Ayer estaba sentado con mi viejo en un restaurante chino en el culo/sur de la ciudad. La conversación dio vueltas y terminó, a manera de mosca inquieta, parada sobre el tema de la brevedad discursiva en el texto escrito. Llegamos a ese neurálgico punto después de una crítica acertada y venenosa a la cepa de juntapalabras que hoy día pasan por escritores. Al final, como era de esperarse, llegamos a una conclusión compartida (de antemano): emperifollar innecesariamente un discurso escrito es prueba irreductible de que, tras toda la parrafada, no hay más que vacío.
La literatura de hoy, si es que se le puede llamar eso, es un mundillo de humo y espejos.

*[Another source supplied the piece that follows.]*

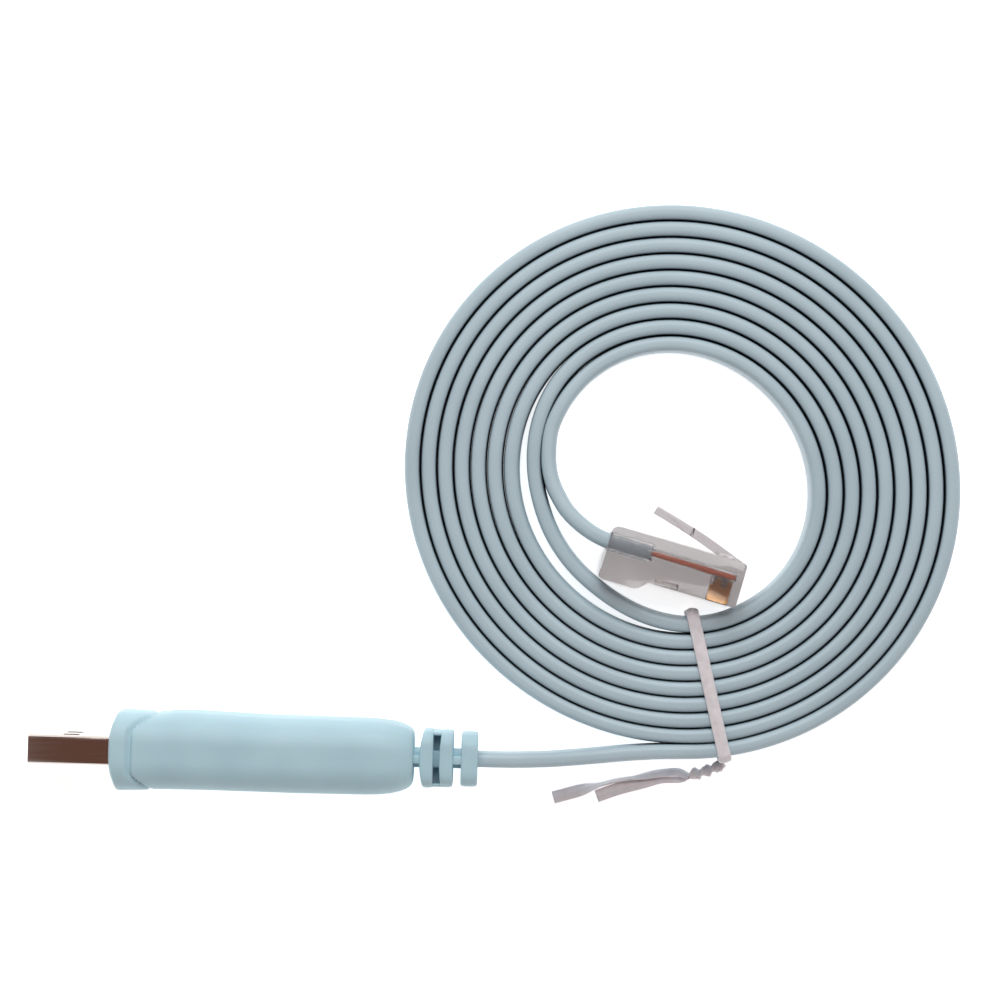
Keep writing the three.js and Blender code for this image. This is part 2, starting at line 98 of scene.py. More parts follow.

Las masas lectoras, a falta de bagaje intelectual y lecturas de calidad, tragan felizmente la perorata de los "escritores" modernos y juran, desde esa insultante ignorancia pecadora, que leen libros. ¡Tan es así que la gente hasta tiene los cojones de recomendarme lo que leen!
¿Y de dónde viene el amor a la jerigonza? Creo que hay que repartir la culpa a partes iguales: academia, intelectuales de poca monta y los imbéciles que se tragan todo y asisten en su virulenta propagación.
Por mi parte me niego a someter mi discurso a ese vocabulario rococó que va en clara oposición a cualquier cosa que se asemeje a un positivismo literario. Ya lo dijo el maestro Bukowski: "La genialidad puede ser el decir una cosa complicada de una forma simple." Claro está, si vamos a hablar de discursos vacíos, el maestro también dijo:"El mal gusto ha creado muchos más millonarios que el buen gusto."